General Article

Home Remedies for Clearing a Clogged Sink Drain

With the holidays approaching, more cooking and more relatives visiting means an increase in the chances of a blocked drain in the home. There’s nothing more annoying than having a plugged sink drain and it takes time away from other things that are important. There are ways to clear a blocked drain without having to call a professional, but if none of these work, then it’s time to make the call.

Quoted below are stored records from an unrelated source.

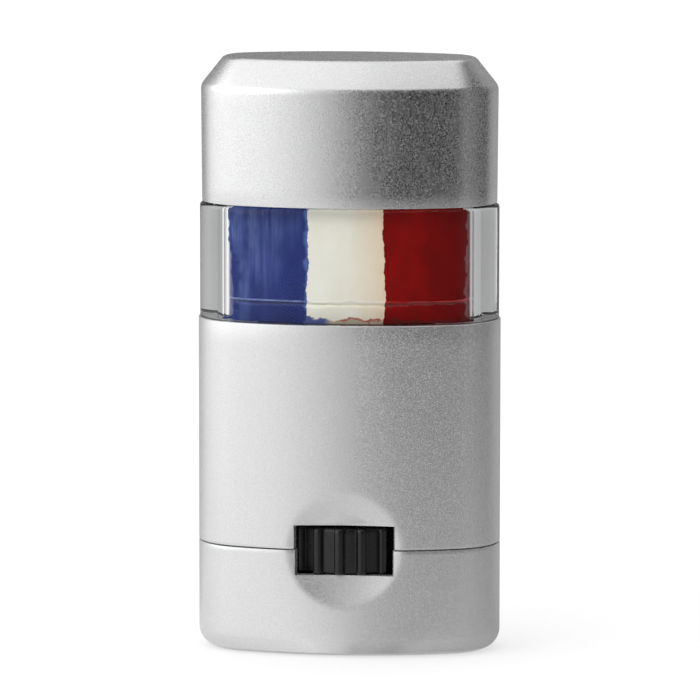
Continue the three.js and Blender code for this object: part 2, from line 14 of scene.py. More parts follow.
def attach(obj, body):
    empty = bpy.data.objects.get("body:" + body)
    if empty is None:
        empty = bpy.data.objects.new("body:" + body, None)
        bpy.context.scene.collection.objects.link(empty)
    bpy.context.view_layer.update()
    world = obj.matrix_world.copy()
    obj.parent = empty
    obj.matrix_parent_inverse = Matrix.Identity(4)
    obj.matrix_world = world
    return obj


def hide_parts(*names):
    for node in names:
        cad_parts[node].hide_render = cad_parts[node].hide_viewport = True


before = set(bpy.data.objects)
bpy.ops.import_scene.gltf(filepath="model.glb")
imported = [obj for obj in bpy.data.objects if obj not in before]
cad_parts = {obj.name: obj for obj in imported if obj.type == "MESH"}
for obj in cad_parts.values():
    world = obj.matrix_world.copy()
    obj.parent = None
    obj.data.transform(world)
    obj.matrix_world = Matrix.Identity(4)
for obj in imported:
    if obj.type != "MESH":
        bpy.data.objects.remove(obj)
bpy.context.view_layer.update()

MM = 0.001
TAU = 2 * math.pi
SHARP = 32  # degrees between two faces from which their edge is drawn sharp

# Outline of the case, and what lies inside it, in mm like all lengths and levels of the shapes
HALF_WIDTH = 16.5
HALF_DEPTH = 8.0
END_RADIUS = 6.3
WALL = 1.3
LIP_FIT = 0.12  # between the case's wall and what stands inside it
BAND_INSET = 0.17  # by which the clear band and the cap stand back from the case
CAP_WALL = 1.1
BORE = (13.4, 5.2, 3.6)  # half width, half depth, end radius
PAINT_FIT = 0.17  # by which the paint has shrunk from the two ends

# Levels
SPLIT = 11.8
SLEEVE_BOTTOM = 11.92
SHOULDER = 36.5
BAND_TOP = 49.0
CAP_RIM = 49.15
NECK_TOP = 55.5
TOP = 65.0
FLOOR_TOP = 32.4
CUP_BOTTOM = 32.7
NUT_BOTTOM = 33.2
PLATE_BOTTOM = 36.2
PLATE_TOP = 37.0
CUP_RIM = 38.2
FIN_FOOT = 36.8
PAINT_FOOT = 36.35
PAINT_TOP = 54.3
RIM_MARK = 38.72  # the line that the cup's rim left in the paint
SCREW_TOP = 51.0

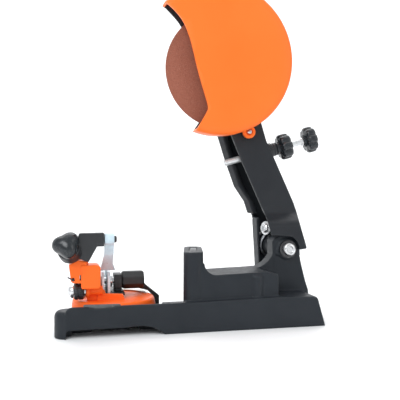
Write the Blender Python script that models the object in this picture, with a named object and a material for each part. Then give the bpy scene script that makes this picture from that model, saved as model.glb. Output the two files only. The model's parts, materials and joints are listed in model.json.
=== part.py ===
# Bench-top electric chainsaw sharpener: swing-down grinding head on a cast base with a swivelling chain vise.
# Units: the dimension constants are millimetres, the finished objects are metres.  +Z up, X along the base
# (vise on the left, head hinge on the right), Y away from the operator.  The origin is on the underside of the
# base, below the grinding wheel's plane (Y = 0).
import bpy
import bmesh
import math
from mathutils import Vector, Matrix

# ---------------------------------------------------------------- driving dimensions (mm)
MM = 0.001
GAP = 0.3                      # running gap between separate pieces
FACETS = 0.6                   # share of the nominal number of facets round a turned piece

WHEEL_R = 54.0                 # 108 mm grinding wheel
WHEEL_T = 3.2
WHEEL_BORE = 22.2
WHEEL_X, WHEEL_Z = 34.0, 232.4

HINGE_X, HINGE_Z = 94.0, 66.5  # head hinge, axis along Y
TABLE_X = -67.0                # swivel axis of the vise, vertical
TABLE_R = 37.0
TABLE_Z0, TABLE_Z1 = 18.6, 27.0
SCREW_Y, SCREW_Z = -19.2, 35.9 # axis of the tower's locking screw, along X

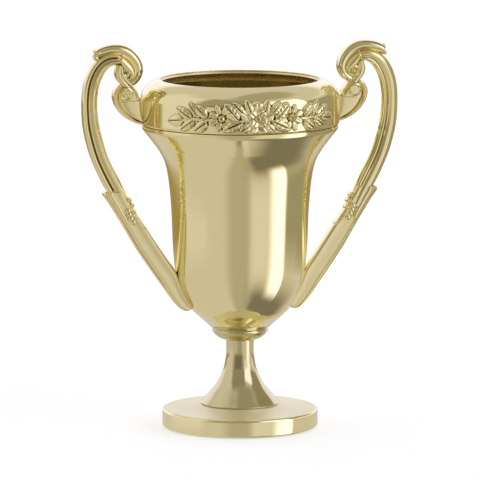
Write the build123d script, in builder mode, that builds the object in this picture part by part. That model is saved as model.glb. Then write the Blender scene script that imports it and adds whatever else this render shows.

Hot Water and Dish Detergent

This should be the first step in trying to clear a clogged drain. Pour about a tablespoon of liquid dish detergent (not the stuff used in a dishwasher) into a cup of seriously hot water. Pour down the drain and let it sit for about five minutes. The hot water and dish soap method is excellent for removing things like fat, oil, and grease (known as a FOG clog).

Baking Soda and Vinegar

These are two items likely to be found in any household. The first step is to pour a pot of boiling water down the sink. Next, dump in around half a cup of baking soda and leave it be for several minutes. Then, add about one cup of vinegar followed by one cup of extremely hot water. Plug the sink drain. This allows for a chemical reaction between the baking soda and vinegar. After about ten minutes, pour another pot of boiling water down the drain.

This method may also be used on a monthly basis to keep the drain free of debris that might ultimately cause a clog.

Use a Clog Remover Tool

There are many of these available, made by Handy Drain among others. They’re thin plastic strips with barbs on each side. They’re easy to use since they slip through the sink drain without having to remove it. The clog remover tool is long enough to reach most drain P-traps, which is where hair and other material is likely to collect. Because the plastic is flexible, it handles curves in the pipe easily. With this, hair clogs can be pulled out of the drain.

Get a Home Snake

Drain snakes can be purchased at most hardware stores. There are two types: a long, flat, slender piece of metal with a small spring on the end, and a thicker, coiled wire with a large spring. The first is easier to use because it’s designed to slip inside the drain without removing it. But, the flat wire doesn’t turn inside pipes as easily. The coiled wire snake will require removal of your P-trap. This type of snake is also useful on toilet drains. Once the spring end is inserted in the P-trap, the snake is spun by hand, causing it to unwrap and move down the pipe. As it spins, the spring collects hair and other material so it can be removed once the snake is pulled from the pipe.

Call in a Professional

If all else fails, it’s time to call for professional help. Plumbers have larger, powered snakes useful for all types of drain issues. They’re often available 24/7, though may charge more for overnight or emergency visits. A plumber will have to remove the P-trap or sometimes access the clog from another location, like the washing machine drain. They can also open the outside septic access point and run a snake backwards through the pipes if necessary. Learn more about clogged drains by visiting http://www.plumberlanecove.com.au/blocked-drains/.

The holidays mean more food preparation and plenty of family in the home. Don’t let a clogged sink drain ruin the family holidays. And if a plugged sink does happen, use these simple home methods to clear the drain before calling in a professional. They might just save the day!